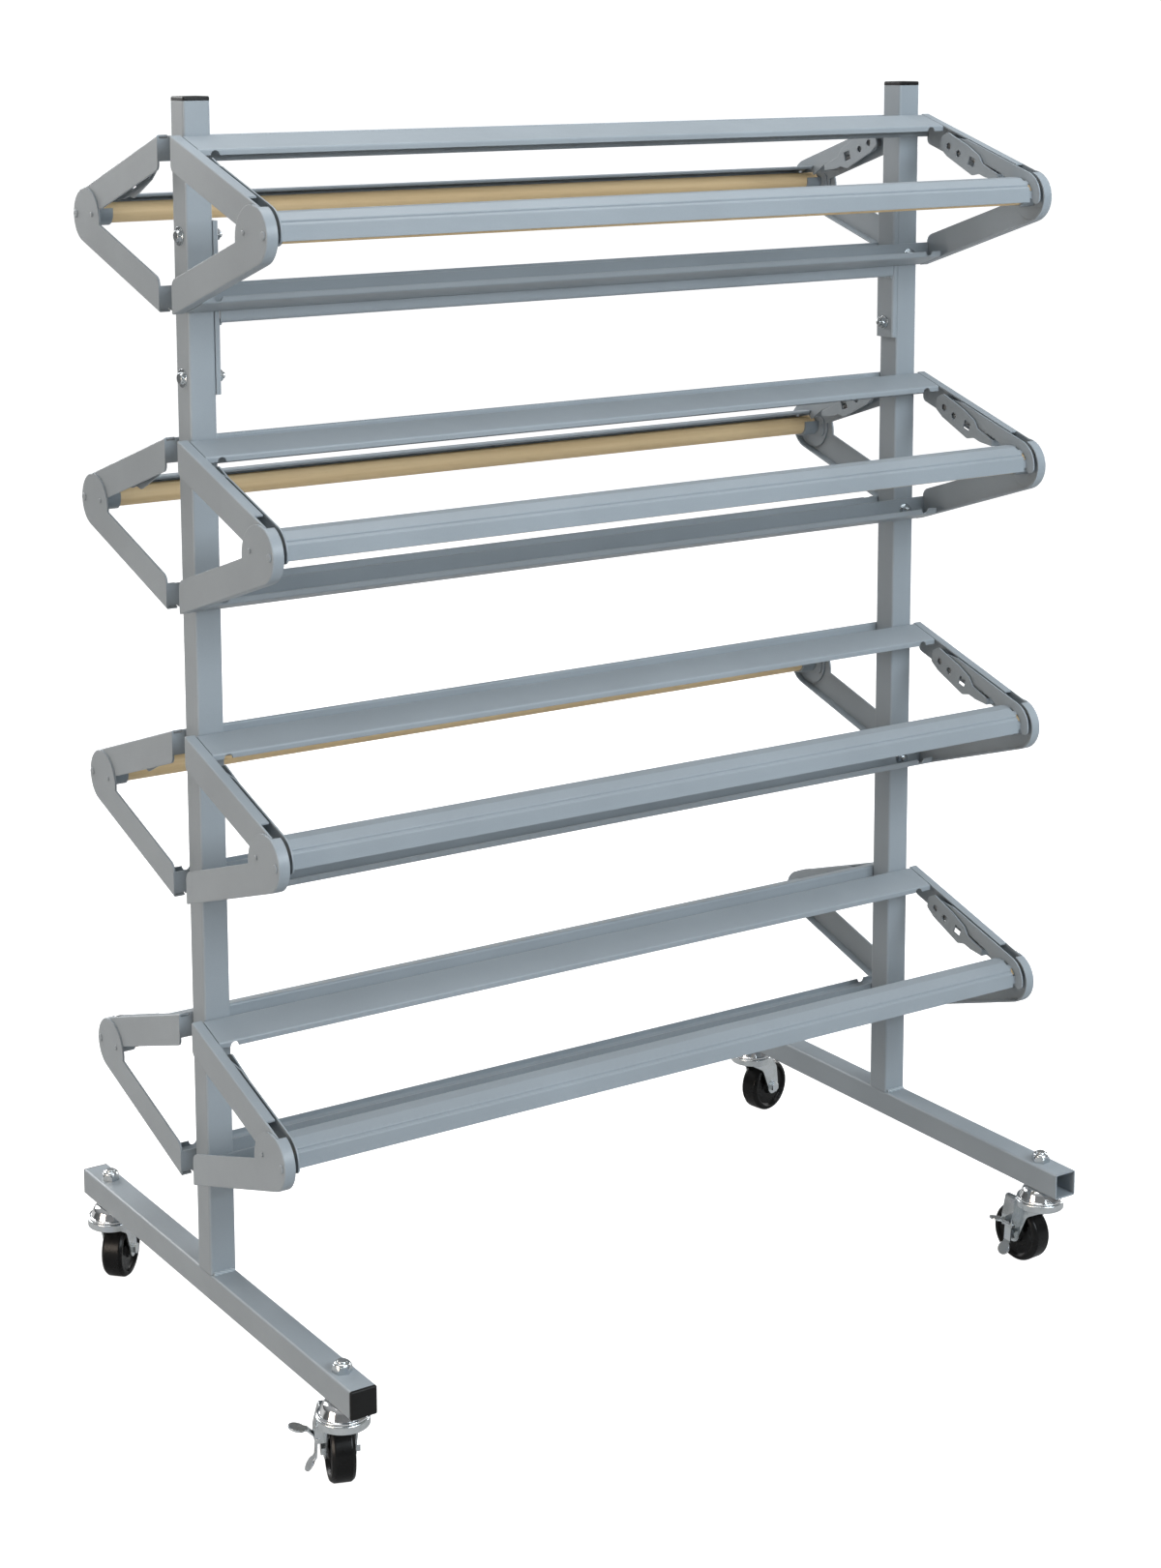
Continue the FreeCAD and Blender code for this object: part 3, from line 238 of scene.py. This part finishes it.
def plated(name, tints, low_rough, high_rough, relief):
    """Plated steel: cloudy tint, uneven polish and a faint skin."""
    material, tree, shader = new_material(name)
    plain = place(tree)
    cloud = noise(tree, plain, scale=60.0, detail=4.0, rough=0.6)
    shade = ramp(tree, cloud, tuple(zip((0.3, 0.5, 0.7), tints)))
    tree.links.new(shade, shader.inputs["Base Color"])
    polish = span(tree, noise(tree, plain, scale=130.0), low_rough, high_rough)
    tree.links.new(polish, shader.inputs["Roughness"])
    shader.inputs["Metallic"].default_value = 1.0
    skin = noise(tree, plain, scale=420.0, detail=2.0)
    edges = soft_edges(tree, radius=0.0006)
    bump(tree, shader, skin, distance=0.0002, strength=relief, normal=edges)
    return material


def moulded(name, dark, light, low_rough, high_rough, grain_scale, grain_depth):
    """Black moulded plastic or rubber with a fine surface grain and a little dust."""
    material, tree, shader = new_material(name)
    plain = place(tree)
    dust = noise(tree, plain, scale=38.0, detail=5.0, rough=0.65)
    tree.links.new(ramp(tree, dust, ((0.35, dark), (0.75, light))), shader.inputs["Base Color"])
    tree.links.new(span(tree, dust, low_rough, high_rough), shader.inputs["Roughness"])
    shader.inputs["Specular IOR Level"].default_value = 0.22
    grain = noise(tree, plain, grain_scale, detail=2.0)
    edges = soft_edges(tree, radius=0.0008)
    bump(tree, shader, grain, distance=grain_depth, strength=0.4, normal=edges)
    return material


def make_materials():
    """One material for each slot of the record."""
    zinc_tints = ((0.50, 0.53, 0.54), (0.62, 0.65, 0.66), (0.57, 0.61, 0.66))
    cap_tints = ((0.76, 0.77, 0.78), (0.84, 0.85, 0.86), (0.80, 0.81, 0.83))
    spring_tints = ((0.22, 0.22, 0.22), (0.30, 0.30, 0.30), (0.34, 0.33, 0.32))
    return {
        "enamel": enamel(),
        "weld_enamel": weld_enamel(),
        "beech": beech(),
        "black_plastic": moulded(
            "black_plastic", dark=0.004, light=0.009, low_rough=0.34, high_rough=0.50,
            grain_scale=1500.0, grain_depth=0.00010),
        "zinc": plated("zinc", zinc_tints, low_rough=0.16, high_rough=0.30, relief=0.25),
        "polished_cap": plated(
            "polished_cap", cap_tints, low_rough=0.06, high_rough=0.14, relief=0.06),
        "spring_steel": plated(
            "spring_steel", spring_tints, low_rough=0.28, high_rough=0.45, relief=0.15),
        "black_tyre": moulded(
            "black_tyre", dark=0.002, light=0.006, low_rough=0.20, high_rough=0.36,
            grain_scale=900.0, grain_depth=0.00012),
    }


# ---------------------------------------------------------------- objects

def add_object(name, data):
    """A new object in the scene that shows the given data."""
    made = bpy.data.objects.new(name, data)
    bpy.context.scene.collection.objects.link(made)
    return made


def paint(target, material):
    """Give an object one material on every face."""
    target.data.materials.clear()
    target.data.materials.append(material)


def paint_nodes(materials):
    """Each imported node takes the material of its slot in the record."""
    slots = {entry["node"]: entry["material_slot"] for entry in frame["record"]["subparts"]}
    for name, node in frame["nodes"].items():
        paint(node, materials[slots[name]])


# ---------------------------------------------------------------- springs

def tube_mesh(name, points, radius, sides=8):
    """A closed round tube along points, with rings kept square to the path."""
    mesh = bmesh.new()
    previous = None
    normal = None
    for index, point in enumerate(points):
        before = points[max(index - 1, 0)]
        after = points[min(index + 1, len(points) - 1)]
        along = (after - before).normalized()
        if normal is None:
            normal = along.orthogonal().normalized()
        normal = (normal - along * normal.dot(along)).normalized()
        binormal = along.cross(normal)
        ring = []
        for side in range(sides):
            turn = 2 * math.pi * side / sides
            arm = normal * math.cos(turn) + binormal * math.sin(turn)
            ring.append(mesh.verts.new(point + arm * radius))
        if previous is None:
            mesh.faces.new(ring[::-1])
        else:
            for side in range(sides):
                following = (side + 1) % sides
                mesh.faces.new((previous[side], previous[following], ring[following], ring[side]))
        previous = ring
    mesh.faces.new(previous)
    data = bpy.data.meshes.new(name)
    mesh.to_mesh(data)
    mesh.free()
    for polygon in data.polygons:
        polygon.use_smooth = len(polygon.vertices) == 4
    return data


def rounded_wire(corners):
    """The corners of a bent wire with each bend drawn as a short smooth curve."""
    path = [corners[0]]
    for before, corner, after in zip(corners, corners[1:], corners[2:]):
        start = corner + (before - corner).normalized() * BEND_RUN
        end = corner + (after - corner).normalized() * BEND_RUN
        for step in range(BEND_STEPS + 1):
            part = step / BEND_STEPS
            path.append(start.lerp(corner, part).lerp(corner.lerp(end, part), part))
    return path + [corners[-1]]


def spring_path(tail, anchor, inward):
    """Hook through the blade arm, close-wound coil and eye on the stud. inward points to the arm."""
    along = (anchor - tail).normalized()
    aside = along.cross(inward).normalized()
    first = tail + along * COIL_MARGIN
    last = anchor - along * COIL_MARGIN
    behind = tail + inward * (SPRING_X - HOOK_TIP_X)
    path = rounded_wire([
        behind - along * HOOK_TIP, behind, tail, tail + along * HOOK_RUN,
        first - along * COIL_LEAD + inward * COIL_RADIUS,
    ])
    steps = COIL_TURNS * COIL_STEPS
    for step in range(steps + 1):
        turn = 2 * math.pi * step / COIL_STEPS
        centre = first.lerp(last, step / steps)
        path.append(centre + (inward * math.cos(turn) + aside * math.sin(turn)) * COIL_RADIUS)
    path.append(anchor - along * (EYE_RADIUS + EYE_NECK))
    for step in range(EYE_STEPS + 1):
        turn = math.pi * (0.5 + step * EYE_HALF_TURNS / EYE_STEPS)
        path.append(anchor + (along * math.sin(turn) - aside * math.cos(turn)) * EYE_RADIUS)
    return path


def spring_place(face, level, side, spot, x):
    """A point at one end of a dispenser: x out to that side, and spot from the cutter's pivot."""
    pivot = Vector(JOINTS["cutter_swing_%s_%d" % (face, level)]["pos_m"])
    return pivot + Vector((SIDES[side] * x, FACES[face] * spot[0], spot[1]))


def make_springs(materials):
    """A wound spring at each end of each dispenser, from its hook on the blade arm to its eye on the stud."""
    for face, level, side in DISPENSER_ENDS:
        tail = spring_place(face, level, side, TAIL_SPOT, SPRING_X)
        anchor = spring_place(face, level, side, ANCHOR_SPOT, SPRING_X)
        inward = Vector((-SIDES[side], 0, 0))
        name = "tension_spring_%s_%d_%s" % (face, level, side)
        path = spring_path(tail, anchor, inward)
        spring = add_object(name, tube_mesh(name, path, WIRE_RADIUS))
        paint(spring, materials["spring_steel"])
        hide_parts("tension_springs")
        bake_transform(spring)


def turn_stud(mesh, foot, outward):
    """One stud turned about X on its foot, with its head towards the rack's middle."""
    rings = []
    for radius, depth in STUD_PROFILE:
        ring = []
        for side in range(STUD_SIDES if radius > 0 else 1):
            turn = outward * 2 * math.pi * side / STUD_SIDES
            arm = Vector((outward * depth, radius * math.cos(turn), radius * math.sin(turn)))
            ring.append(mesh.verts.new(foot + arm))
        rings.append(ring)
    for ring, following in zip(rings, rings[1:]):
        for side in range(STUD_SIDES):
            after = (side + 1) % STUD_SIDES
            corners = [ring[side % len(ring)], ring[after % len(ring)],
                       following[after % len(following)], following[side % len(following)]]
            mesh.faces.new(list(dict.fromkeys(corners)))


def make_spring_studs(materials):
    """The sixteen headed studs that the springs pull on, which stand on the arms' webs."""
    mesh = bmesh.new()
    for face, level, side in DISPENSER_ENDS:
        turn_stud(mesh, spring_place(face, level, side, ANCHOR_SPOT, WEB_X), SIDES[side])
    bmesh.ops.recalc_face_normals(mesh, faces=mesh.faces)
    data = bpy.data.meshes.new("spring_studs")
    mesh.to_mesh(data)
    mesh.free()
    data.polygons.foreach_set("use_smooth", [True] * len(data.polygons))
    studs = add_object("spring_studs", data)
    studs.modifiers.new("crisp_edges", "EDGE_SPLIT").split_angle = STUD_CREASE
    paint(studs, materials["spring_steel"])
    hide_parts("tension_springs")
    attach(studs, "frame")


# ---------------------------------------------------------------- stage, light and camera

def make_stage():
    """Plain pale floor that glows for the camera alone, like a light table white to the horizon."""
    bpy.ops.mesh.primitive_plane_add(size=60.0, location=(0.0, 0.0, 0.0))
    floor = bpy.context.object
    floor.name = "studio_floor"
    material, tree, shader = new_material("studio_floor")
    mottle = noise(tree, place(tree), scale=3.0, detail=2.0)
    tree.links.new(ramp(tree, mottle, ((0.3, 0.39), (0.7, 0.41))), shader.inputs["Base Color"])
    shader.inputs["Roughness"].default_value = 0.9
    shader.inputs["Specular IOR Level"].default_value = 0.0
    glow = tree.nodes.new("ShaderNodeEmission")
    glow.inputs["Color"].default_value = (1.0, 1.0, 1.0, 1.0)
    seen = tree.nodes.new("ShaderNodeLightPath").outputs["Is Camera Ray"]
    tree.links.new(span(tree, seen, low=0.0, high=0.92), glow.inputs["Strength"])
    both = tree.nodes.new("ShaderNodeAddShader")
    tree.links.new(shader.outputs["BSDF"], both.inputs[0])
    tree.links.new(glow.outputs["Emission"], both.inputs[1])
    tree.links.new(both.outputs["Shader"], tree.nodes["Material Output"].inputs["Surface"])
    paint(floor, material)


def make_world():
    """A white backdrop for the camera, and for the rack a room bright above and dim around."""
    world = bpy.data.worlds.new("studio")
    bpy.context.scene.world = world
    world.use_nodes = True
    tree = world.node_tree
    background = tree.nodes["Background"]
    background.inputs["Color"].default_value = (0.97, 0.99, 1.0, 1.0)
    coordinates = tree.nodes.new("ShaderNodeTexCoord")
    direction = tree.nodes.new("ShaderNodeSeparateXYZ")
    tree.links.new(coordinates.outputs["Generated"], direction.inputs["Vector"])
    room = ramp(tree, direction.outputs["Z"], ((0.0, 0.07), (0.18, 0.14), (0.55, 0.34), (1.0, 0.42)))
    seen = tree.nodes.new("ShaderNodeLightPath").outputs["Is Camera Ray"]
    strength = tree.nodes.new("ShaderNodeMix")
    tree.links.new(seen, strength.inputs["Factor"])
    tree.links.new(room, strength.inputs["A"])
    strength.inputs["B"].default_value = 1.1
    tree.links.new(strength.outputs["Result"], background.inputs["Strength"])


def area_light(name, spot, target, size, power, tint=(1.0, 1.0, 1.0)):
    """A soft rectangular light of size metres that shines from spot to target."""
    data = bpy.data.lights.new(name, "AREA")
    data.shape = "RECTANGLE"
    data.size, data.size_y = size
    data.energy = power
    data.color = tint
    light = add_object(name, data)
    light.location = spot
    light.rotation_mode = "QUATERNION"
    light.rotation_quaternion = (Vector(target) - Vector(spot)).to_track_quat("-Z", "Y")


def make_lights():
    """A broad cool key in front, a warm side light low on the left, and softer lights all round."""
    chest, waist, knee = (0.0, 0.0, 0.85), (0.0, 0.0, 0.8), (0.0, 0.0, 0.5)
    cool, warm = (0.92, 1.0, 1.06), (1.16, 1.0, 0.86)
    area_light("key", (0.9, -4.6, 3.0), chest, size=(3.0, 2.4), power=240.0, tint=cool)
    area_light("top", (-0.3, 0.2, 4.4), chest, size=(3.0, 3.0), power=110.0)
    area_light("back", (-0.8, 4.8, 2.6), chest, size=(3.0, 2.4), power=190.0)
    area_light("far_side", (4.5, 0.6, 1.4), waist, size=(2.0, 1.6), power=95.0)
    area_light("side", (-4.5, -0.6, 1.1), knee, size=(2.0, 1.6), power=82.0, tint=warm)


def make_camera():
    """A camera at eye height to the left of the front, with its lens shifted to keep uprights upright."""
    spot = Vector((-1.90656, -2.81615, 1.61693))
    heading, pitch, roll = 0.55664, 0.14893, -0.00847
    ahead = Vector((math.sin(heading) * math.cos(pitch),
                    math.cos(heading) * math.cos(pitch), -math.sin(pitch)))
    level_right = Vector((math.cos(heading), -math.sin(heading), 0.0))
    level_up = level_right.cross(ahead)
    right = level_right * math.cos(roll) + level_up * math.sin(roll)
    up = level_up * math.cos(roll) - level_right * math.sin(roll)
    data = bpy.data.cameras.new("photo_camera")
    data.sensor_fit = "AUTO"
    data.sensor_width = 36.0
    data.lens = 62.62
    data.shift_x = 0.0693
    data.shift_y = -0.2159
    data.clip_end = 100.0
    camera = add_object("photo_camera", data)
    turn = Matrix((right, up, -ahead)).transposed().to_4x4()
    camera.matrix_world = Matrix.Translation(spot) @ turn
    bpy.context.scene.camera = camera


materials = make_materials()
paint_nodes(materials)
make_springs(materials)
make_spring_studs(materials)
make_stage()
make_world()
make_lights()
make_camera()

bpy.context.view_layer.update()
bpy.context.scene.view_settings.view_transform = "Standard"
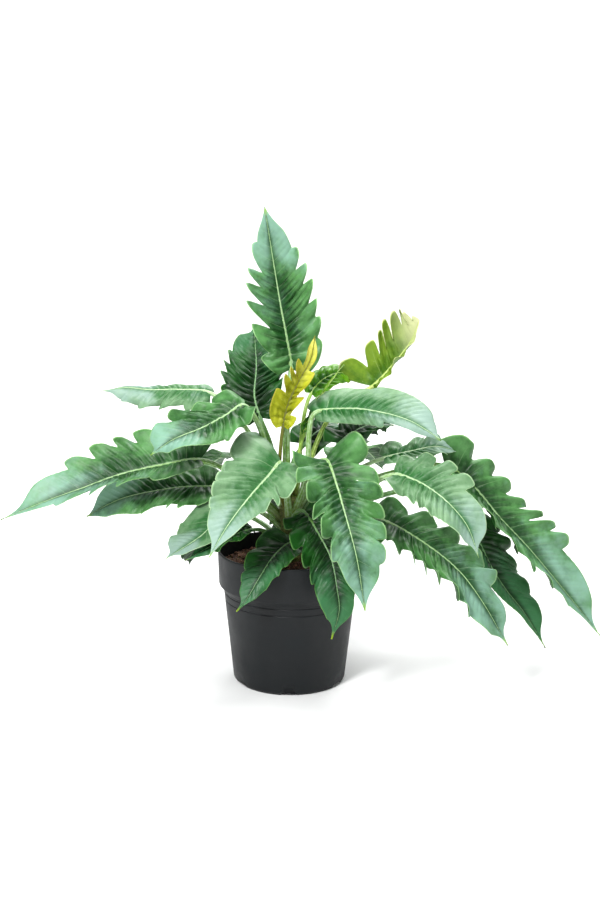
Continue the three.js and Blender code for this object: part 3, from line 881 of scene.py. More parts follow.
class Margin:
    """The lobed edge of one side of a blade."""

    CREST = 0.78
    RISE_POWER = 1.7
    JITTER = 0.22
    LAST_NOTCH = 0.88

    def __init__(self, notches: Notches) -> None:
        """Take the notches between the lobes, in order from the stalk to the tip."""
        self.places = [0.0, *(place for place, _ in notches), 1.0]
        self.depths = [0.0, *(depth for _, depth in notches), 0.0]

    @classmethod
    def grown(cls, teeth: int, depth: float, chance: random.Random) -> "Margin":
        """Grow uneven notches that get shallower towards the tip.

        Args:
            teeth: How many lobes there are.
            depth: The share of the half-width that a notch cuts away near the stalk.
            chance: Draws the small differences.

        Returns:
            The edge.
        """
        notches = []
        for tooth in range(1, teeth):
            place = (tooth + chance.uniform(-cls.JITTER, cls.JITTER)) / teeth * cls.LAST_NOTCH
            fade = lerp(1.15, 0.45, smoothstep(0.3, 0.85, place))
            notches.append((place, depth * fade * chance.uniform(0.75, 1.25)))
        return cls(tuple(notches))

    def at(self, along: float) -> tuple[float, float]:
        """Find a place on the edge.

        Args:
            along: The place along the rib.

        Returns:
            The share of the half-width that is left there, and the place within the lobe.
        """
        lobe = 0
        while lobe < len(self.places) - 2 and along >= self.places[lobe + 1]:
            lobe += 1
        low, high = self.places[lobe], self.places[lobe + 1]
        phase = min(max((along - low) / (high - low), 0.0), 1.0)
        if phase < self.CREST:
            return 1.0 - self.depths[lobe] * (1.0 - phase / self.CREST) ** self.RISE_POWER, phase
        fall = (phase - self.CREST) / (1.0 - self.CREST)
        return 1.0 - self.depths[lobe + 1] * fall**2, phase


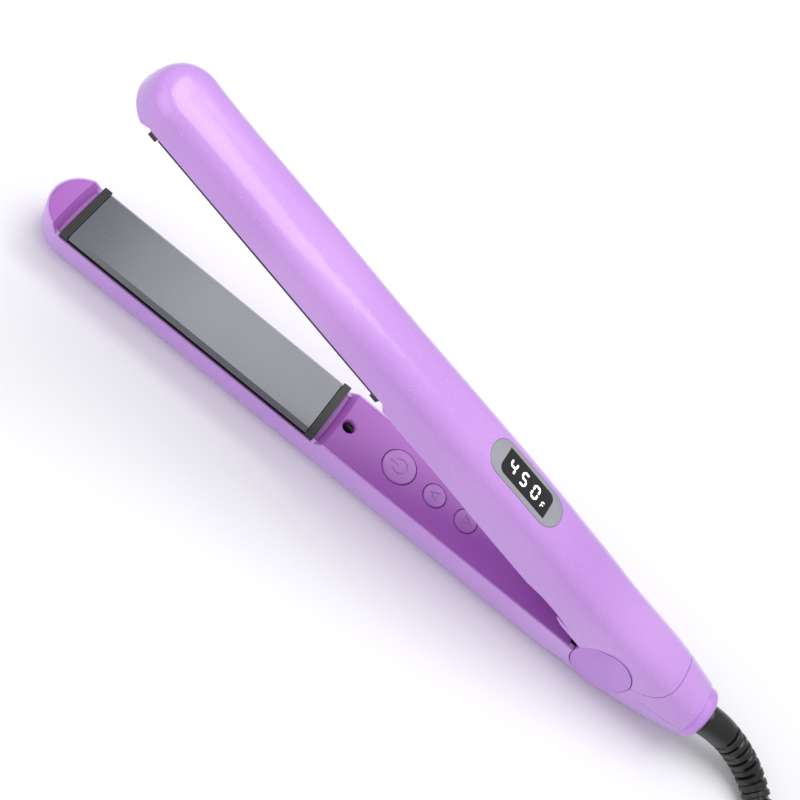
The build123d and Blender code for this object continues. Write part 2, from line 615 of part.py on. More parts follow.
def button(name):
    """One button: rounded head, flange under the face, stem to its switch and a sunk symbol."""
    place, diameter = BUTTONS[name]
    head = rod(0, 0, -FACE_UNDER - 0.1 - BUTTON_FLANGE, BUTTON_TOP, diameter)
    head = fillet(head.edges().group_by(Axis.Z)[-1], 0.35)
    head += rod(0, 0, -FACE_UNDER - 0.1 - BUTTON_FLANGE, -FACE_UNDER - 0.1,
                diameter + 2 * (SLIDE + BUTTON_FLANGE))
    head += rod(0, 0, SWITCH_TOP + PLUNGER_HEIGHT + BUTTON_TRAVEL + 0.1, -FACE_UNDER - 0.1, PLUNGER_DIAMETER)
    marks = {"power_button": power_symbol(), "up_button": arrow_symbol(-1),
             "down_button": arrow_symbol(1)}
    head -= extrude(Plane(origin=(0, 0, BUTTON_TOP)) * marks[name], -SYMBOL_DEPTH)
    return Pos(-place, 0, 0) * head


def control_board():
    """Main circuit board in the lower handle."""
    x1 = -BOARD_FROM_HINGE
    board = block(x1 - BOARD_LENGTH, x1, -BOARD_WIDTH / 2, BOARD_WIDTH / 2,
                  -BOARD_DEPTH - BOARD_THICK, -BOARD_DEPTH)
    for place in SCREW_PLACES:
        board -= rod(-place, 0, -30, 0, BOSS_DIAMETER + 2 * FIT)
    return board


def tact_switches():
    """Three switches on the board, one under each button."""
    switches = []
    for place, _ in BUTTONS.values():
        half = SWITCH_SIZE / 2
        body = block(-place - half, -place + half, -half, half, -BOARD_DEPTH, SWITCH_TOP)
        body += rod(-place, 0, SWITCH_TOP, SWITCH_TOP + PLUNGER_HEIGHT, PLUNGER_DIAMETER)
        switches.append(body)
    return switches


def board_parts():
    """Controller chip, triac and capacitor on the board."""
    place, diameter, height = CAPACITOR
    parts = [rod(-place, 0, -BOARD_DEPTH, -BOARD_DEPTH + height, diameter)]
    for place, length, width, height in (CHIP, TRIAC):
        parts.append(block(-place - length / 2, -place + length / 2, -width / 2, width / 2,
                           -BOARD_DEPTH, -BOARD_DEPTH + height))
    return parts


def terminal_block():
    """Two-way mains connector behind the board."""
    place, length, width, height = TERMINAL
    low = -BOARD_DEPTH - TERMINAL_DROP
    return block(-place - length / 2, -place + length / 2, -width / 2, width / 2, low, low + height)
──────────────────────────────
WHAT THE TASK ASKS: Starting with the line that contains "Continue the three.js", repeat each line exactly, and stop once the line that contains "LAST_NOTCH = 0.88" has been repeated.

THE COMPLETED TASK:
Continue the three.js and Blender code for this object: part 3, from line 881 of scene.py. More parts follow.
class Margin:
    """The lobed edge of one side of a blade."""

    CREST = 0.78
    RISE_POWER = 1.7
    JITTER = 0.22
    LAST_NOTCH = 0.88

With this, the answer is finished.